Soon, Ertaş wrote them a letter, ending it with “See you in the Heaven that is Istanbul.” When Ertaş was released and came back to Istanbul to perform, he received flowers for his first show, with a card written on it, “To the Great Plectrum of the Steppe, Welcome to the Heaven that is Istanbul.” So was the beginning of long-lasting friendships between the artist and his fans, and a name that would stick with Ertaş for life.

In 2000, a concert in Istanbul marked Ertaş’s comeback. Following the three-hour concert to a full auditorium in Istanbul’s Cemil Topuzlu Harbiye Open Air Theater, Ertaş received the Ahilik Art Award, an award presented to him by a state minister.

The comeback also featured two books and a documentary series that represented a late acknowledgment by his country.

Famous folk singer Belkıs Akkale praised him for his unyielding devotion to his roots: “He was a true Anatolian. He never turned his back on his roots, on Anatolia. His songs were the cement for our songs.”

Another bağlama player and singer from a younger generation, Musa Eroğlu, said: “The master was a bridge seen from both sides. We were from different generations, but our hearts were at the same place.”

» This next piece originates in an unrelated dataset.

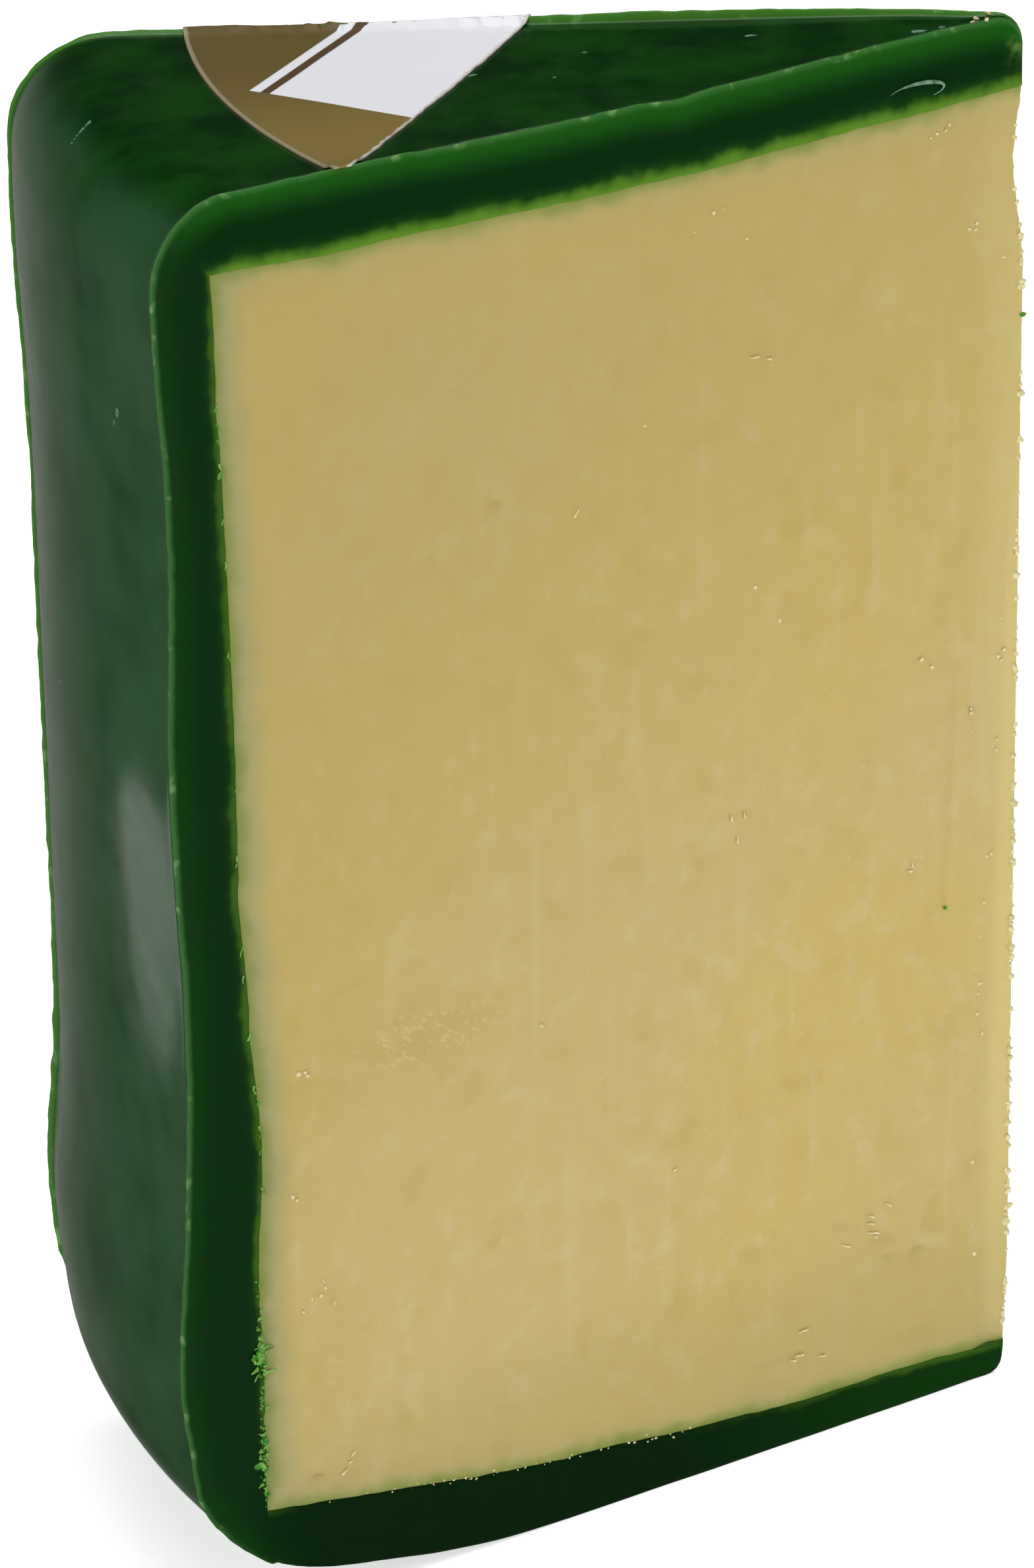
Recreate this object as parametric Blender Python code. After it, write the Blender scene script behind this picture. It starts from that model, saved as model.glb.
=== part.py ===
"""A wedge of waxed cheese: one twelfth of a tall truckle, standing on its base.

The truckle was dipped in thick wax, so the coat is a C in section: it covers the top,
the rim and the base, and both cut faces show the bare cheese inside it. A round paper
label on the top was cut through with the cheese.

The wedge is worked out in polar form about the truckle's own axis. A point is given by
its turn about that axis, its reach out from the axis, and its height above the table.
The tip of the wedge points to +X, the waxed rim to -X.
"""

import math

import bmesh
import bpy
from mathutils import Vector

MM = 0.001

# The truckle
TRUCKLE_HEIGHT = 115.0 * MM
WAIST_RADIUS = 74.2 * MM
WEDGE_TURN = math.radians(30.0)
TIP_TRIM = 0.4 * MM

# The coat of wax: its roundings, and how it pooled as it set. The near cut is the one that looks
# to -Y, and SHOULDER_SWELL_LOST is the share of the shoulder's swell that it lacks.
SHOULDER_ROUND_NEAR = 6.5 * MM
SHOULDER_ROUND_FAR = 8.0 * MM
FOOT_ROUND_IN = 21.5 * MM
FOOT_ROUND_UP = 14.5 * MM
FOOT_FULLNESS = 1.8
TIP_TOP_ROUND = 2.2 * MM
TIP_BASE_ROUND = 1.5 * MM
FOOT_SWELL = 1.1 * MM
FOOT_SWELL_HEIGHT = 21.5 * MM
FOOT_SWELL_SPREAD = 9.0 * MM
SHOULDER_SWELL = 0.9 * MM
SHOULDER_SWELL_HEIGHT = 104.0 * MM
SHOULDER_SWELL_SPREAD = 15.0 * MM
SHOULDER_SWELL_LOST = 0.75
BULGE = 0.35 * MM
BULGE_HEIGHT = 65.0 * MM
BULGE_SPREAD = 35.0 * MM
RIM_RIPPLE = 0.3 * MM
RIM_RIPPLE_LENGTH = 40.0 * MM
RIM_RIPPLE_START = 61.0 * MM
TOP_SAG = 0.8 * MM
TOP_SAG_REACH = 29.0 * MM
TOP_SAG_SPREAD = 24.0 * MM
TIP_SAG = 0.5 * MM
TIP_SAG_SPREAD = 9.0 * MM

# The cheese inside the coat
CHEESE_RADIUS_TOP = 70.35 * MM
CHEESE_RADIUS_BASE = 68.55 * MM
CHEESE_TOP_LOWEST = 108.4 * MM
CHEESE_TOP_LOWEST_REACH = 30.0 * MM
CHEESE_TOP_DISH = 0.9 * MM
CHEESE_BASE_AT_TIP = 3.05 * MM
CHEESE_BASE_RISE = 6.8 * MM
TIP_DENT = 1.1 * MM
TIP_DENT_HEIGHT = 102.0 * MM
TIP_DENT_SPREAD = 4.5 * MM

# The paper label, as a disc with one straight side, measured from the truckle's axis
LABEL_RADIUS = 55.0 * MM
LABEL_CENTRE = (-6.2 * MM, 4.0 * MM)
LABEL_STRAIGHT_SIDE_REACH = 32.9 * MM
LABEL_STRAIGHT_SIDE_TURN = math.radians(-40.6)
LABEL_THICKNESS = 0.25 * MM

# Clearance between pieces that touch
GAP = 0.3 * MM

# How finely the shapes are divided
TURN_STEPS = 12
ARC_STEPS = 8
FLAT_STEPS = 12
WALL_STEPS = 18
LABEL_SIDES = 240

# The widest reach of the foot's swell and the trimmed tip set the middle of the wedge
AXIS_X = (WAIST_RADIUS + FOOT_SWELL + TIP_TRIM) / 2


def remove_everything():
    for thing in list(bpy.data.objects):
        bpy.data.objects.remove(thing, do_unlink=True)


def bell(value, middle, spread):
    """A smooth hump of height 1 at the middle."""
    return math.exp(-(((value - middle) / spread) ** 2))


def nearness(turn):
    """1 on the cut face that looks to -Y, 0 on the one that looks to +Y."""
    return 0.5 - turn / WEDGE_TURN


def rim_reach(turn, height):
    """From the truckle's axis to the outside of the wax: a waist, a fuller shoulder and foot."""
    near = nearness(turn)
    foot = FOOT_SWELL * bell(height, FOOT_SWELL_HEIGHT, FOOT_SWELL_SPREAD)
    shoulder = SHOULDER_SWELL * bell(height, SHOULDER_SWELL_HEIGHT, SHOULDER_SWELL_SPREAD)
    shoulder *= 1.0 - SHOULDER_SWELL_LOST * near
    bulge = BULGE * bell(height, BULGE_HEIGHT, BULGE_SPREAD) * (1.0 - near)
    wave = math.sin(2 * math.pi * (height - RIM_RIPPLE_START) / RIM_RIPPLE_LENGTH)
    return WAIST_RADIUS + foot + shoulder + bulge + RIM_RIPPLE * wave * near


def top_height(turn, reach):
    """The top of the wax, which the knife pressed down along the cut to -Y and at the tip."""
    along_cut = TOP_SAG * nearness(turn) * bell(reach, TOP_SAG_REACH, TOP_SAG_SPREAD)
    return TRUCKLE_HEIGHT - along_cut - TIP_SAG * bell(reach, 0.0, TIP_SAG_SPREAD)


def shoulder_round(turn):
    return SHOULDER_ROUND_FAR + (SHOULDER_ROUND_NEAR - SHOULDER_ROUND_FAR) * nearness(turn)


def cheese_rim_reach(height):
    """The cheese settled as it ripened, so its rim flares a little faster towards the top."""
    share = height / TRUCKLE_HEIGHT
    return CHEESE_RADIUS_BASE + (CHEESE_RADIUS_TOP - CHEESE_RADIUS_BASE) * share**2


def cheese_top_height(reach):
    away = (reach - CHEESE_TOP_LOWEST_REACH) / (CHEESE_RADIUS_TOP - CHEESE_TOP_LOWEST_REACH)
    return CHEESE_TOP_LOWEST + CHEESE_TOP_DISH * away**2


def cheese_base_height(reach):
    return CHEESE_BASE_AT_TIP + CHEESE_BASE_RISE * (reach / CHEESE_RADIUS_BASE) ** 2


def tip_reach(height):
    """The knife's two cuts meet here, with a shallow bite out of the edge near the top."""
    return TIP_TRIM + TIP_DENT * bell(height, TIP_DENT_HEIGHT, TIP_DENT_SPREAD)


def shares(steps):
    """0 to 1 in equal steps, both ends included."""
    return [step / steps for step in range(steps + 1)]


def bowed(value, fullness):
    """A sine or cosine as it is at a fullness of 2, and drawn towards a straight line below it."""
    return math.copysign(abs(value) ** (2.0 / fullness), value)


def quarter(centre, radii, start_degrees, fullness=2.0):
    """Points of a quarter of an ellipse, counter-clockwise from the start."""
    points = []
    for share in shares(ARC_STEPS):
        angle = math.radians(start_degrees + 90.0 * share)
        across = radii[0] * bowed(math.cos(angle), fullness)
        up = radii[1] * bowed(math.sin(angle), fullness)
        points.append((centre[0] + across, centre[1] + up))
    return points


def wax_outside(turn):
    """The outside of the coat in section, from the tip's foot round the rim to the tip's top."""
    foot_reach = rim_reach(turn, FOOT_ROUND_UP)
    rounding = shoulder_round(turn)
    shoulder_height = TRUCKLE_HEIGHT - rounding
    shoulder_reach = rim_reach(turn, shoulder_height)
    tip_foot = quarter(
        (TIP_TRIM + TIP_BASE_ROUND, TIP_BASE_ROUND), (TIP_BASE_ROUND, TIP_BASE_ROUND), 180.0
    )
    foot_centre = (foot_reach - FOOT_ROUND_IN, FOOT_ROUND_UP)
    foot = quarter(foot_centre, (FOOT_ROUND_IN, FOOT_ROUND_UP), 270.0, FOOT_FULLNESS)
    wall = []
    for share in shares(WALL_STEPS)[1:-1]:
        height = FOOT_ROUND_UP + (shoulder_height - FOOT_ROUND_UP) * share
        wall.append((rim_reach(turn, height), height))
    edge_of_top = shoulder_reach - rounding
    drop = TRUCKLE_HEIGHT - top_height(turn, edge_of_top)
    shoulder = quarter((edge_of_top, shoulder_height), (rounding, rounding - drop), 0.0)
    tip_round_reach = TIP_TRIM + TIP_TOP_ROUND
    top = []
    for share in shares(FLAT_STEPS)[1:-1]:
        reach = edge_of_top + (tip_round_reach - edge_of_top) * share
        top.append((reach, top_height(turn, reach)))
    tip_drop = TRUCKLE_HEIGHT - top_height(turn, tip_round_reach)
    tip_top = quarter(
        (tip_round_reach, TRUCKLE_HEIGHT - TIP_TOP_ROUND),
        (TIP_TOP_ROUND, TIP_TOP_ROUND - tip_drop),
        90.0,
    )
    return tip_foot + foot + wall + shoulder + top + tip_top


def cheese_outside(margin):
    """The cheese in section, grown by a margin, from the tip's top round the rim to its foot."""
    rim_top = CHEESE_RADIUS_TOP + margin
    rim_base = CHEESE_RADIUS_BASE + margin
    points = []
    for share in shares(FLAT_STEPS):
        reach = TIP_TRIM + (rim_top - TIP_TRIM) * share
        points.append((reach, cheese_top_height(reach) + margin))
    highest = cheese_top_height(rim_top) + margin
    lowest = cheese_base_height(rim_base) - margin
    for share in shares(WALL_STEPS)[1:-1]:
        height = highest + (lowest - highest) * share
        points.append((cheese_rim_reach(height) + margin, height))
    for share in shares(FLAT_STEPS):
        reach = rim_base + (TIP_TRIM - rim_base) * share
        points.append((reach, cheese_base_height(reach) - margin))
    return points


def wax_section(turn):
    """The C of the coat: its outside, then back along the hollow that the cheese fills."""
    return wax_outside(turn) + cheese_outside(GAP)


def cheese_section(_turn):
    """The cheese itself, closed by the edge where the two cuts meet."""
    around = cheese_outside(0.0)
    lowest = around[-1][1]
    highest = around[0][1]
    tip = []
    for share in shares(WALL_STEPS)[1:-1]:
        height = lowest + (highest - lowest) * share
        tip.append((tip_reach(height), height))
    return [(max(reach, TIP_TRIM), height) for reach, height in around] + tip


def in_space(turn, reach, height):
    """A polar point about the truckle's axis. The rim lies to -X, and turns grow towards +Y."""
    return Vector((-reach * math.cos(turn), reach * math.sin(turn), height))


def swept(name, section):
    """Sweeps a closed section from one cut face to the other, and closes both faces."""
    shape = bmesh.new()
    rings = []
    for share in shares(TURN_STEPS):
        turn = WEDGE_TURN * (share - 0.5)
        rings.append([shape.verts.new(in_space(turn, *point)) for point in section(turn)])
    count = len(rings[0])
    for ring, following in zip(rings, rings[1:]):
        for here in range(count):
            after = (here + 1) % count
            shape.faces.new((ring[here], ring[after], following[after], following[here]))
    caps = [shape.faces.new(rings[0]), shape.faces.new(rings[-1])]
    shape.normal_update()
    bmesh.ops.triangulate(shape, faces=caps)
    bmesh.ops.recalc_face_normals(shape, faces=shape.faces[:])
    return finished(name, shape)


def finished(name, shape):
    """Turns a bmesh into an object, smooth where it is round and sharp along the cuts."""
    mesh = bpy.data.meshes.new(name)
    shape.to_mesh(mesh)
    shape.free()
    mesh.shade_smooth()
    mesh.set_sharp_from_angle(angle=math.radians(35.0))
    made = bpy.data.objects.new(name, mesh)
    bpy.context.scene.collection.objects.link(made)
    return made


def keep_one_side(shape, point, outwards):
    """Cuts a flat sheet along a plane and drops what lies on the outward side."""
    everything = shape.verts[:] + shape.edges[:] + shape.faces[:]
    bmesh.ops.bisect_plane(
        shape, geom=everything, dist=1e-7, plane_co=point, plane_no=outwards, clear_outer=True
    )


def cut_label(name):
    """A paper disc with one straight side, cut off along both faces of the wedge."""
    shape = bmesh.new()
    bmesh.ops.create_circle(shape, cap_ends=True, radius=LABEL_RADIUS, segments=LABEL_SIDES)
    bmesh.ops.translate(shape, verts=shape.verts[:], vec=(*LABEL_CENTRE, 0.0))
    half = WEDGE_TURN / 2
    keep_one_side(shape, (0, 0, 0), (math.sin(half), -math.cos(half), 0))
    keep_one_side(shape, (0, 0, 0), (math.sin(half), math.cos(half), 0))
    towards_tip = Vector((math.cos(LABEL_STRAIGHT_SIDE_TURN), math.sin(LABEL_STRAIGHT_SIDE_TURN), 0))
    keep_one_side(shape, -towards_tip * LABEL_STRAIGHT_SIDE_REACH, towards_tip)
    sheet = bmesh.ops.extrude_face_region(shape, geom=shape.faces[:])
    raised = [part for part in sheet["geom"] if isinstance(part, bmesh.types.BMVert)]
    bmesh.ops.translate(shape, verts=raised, vec=(0, 0, LABEL_THICKNESS))
    bmesh.ops.recalc_face_normals(shape, faces=shape.faces[:])
    return finished(name, shape)


def material(name, colour, roughness):
    """A plain Principled finish. No part of a wedge of cheese is metal."""
    made = bpy.data.materials.new(name)
    made.use_nodes = True
    shader = made.node_tree.nodes["Principled BSDF"]
    shader.inputs["Base Color"].default_value = (*colour, 1.0)
    shader.inputs["Roughness"].default_value = roughness
    shader.inputs["Metallic"].default_value = 0.0
    return made


def placed(made, parent, height, finish):
    """Hangs a piece on the truckle's axis at a height, with its finish."""
    made.parent = parent
    made.location = (0, 0, height)
    made.data.materials.append(finish)
    return made


def build():
    remove_everything()
    axis = bpy.data.objects.new("truckle_axis", None)
    axis.location = (AXIS_X, 0, 0)
    bpy.context.scene.collection.objects.link(axis)

    pale_cheese = material("pale_cheese", (0.56, 0.45, 0.19), 0.45)
    green_wax = material("green_wax", (0.010, 0.055, 0.012), 0.35)
    gold_paper = material("gold_paper", (0.17, 0.12, 0.035), 0.5)

    placed(swept("cheese", cheese_section), axis, 0.0, pale_cheese)
    placed(swept("wax_coat", wax_section), axis, 0.0, green_wax)
    placed(cut_label("top_label"), axis, TRUCKLE_HEIGHT + GAP, gold_paper)


build()
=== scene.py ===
# %% [markdown]
# # Dressing a wedge of waxed cheese
#
# The wedge is a twelfth of a tall round truckle. The truckle was dipped in thick green wax and
# given a round paper label, and then a knife went down through all of it, twice. The frame holds
# the three plain solids: the cheese, the coat of wax and the label. This notebook gives each one
# its real surface: a soft cut face with knife marks, a coat that pooled as it set and glows where
# it is thin, with a painted glow and painted highlights along its cut edges, and a paper label
# that lies on it.

# %% Load the frame
import math
import random

import bpy
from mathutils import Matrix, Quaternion, Vector, noise


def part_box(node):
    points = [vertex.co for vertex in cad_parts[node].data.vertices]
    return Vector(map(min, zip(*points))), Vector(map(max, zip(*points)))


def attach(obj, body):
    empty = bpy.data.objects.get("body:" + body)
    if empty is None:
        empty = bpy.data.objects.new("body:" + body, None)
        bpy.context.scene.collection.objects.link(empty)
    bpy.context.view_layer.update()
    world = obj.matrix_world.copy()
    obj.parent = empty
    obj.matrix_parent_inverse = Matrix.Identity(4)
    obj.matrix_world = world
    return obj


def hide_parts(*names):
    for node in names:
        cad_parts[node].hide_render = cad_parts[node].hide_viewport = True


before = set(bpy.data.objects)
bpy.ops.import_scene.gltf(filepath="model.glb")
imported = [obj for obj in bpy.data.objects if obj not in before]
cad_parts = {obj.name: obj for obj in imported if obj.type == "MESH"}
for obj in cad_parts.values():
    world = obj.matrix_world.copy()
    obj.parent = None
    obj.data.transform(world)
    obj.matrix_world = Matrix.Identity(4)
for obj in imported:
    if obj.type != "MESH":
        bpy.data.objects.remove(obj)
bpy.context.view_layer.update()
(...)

It was ironic that the immediate reactions to his death did not come from fellow artists but politicians, from Parliament Speaker Cemil Çiçek and Deputy Prime Minister Bülent Arınç to Culture and Tourism Minister Ertuğrul Günay. Earlier in his career, he had refused the State Artist title coveted by many on the grounds that he was “the people’s artist,” and that he would “be happy to have it stay that way.”
He will, indeed, forever remain the people’s artist.